Service level objectives should be defined around business-critical workflows such as inventory updates, purchase order processing, store replenishment, and financial posting. This helps teams prioritize incidents based on operational impact rather than raw alert volume. For distributed environments, synthetic checks from representative sites can reveal network and dependency issues before stores report them.
Cost optimization should be built into the platform from the start. Retail ERP estates often accumulate idle non-production environments, oversized databases, underused regional services, and duplicated observability tooling. FinOps practices such as tagging, environment scheduling, rightsizing, storage lifecycle policies, and tenant-level cost allocation can reduce waste without weakening resilience.
Enterprise deployment guidance for CTOs and platform teams
- Standardize a reference architecture before scaling to additional sites or brands.
- Automate environment creation and policy enforcement before accelerating release frequency.
- Use pilot deployments in a small set of stores to validate edge cases and support processes.
- Align ERP release waves with retail calendar constraints, blackout periods, and finance close windows.
- Measure success using deployment lead time, change failure rate, recovery time, site onboarding time, and transaction reliability.
- Keep a clear ownership model across platform engineering, ERP application teams, network operations, security, and store support.
DevOps automation for retail ERP deployment is most effective when it is treated as an operating model, not just a tooling upgrade.

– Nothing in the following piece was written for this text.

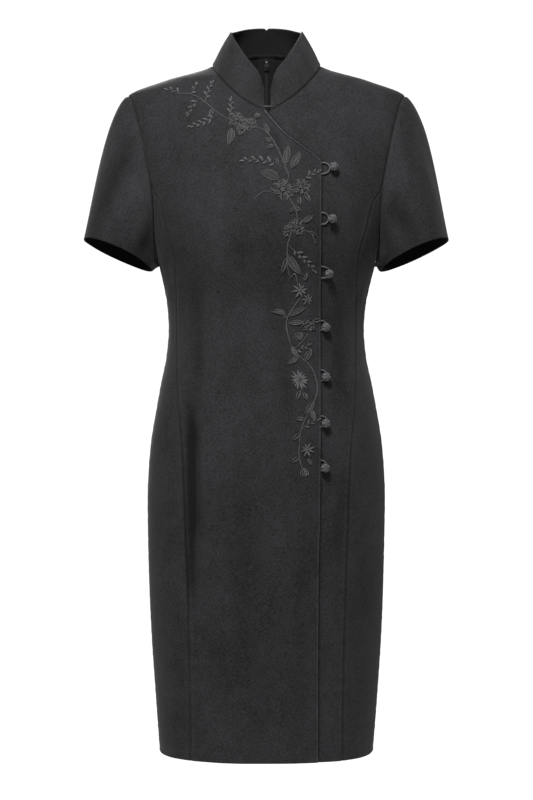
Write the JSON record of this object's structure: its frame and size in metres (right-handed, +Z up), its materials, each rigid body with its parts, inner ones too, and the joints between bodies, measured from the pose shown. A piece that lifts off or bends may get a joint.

The combination of cloud ERP architecture, disciplined hosting strategy, multi-tenant SaaS infrastructure, infrastructure automation, and reliability engineering gives enterprises a practical path to support growth across many sites. The result is not perfect uniformity. It is controlled variation, faster recovery, and a platform that can absorb new stores, regions, and business models without rebuilding deployment processes each time.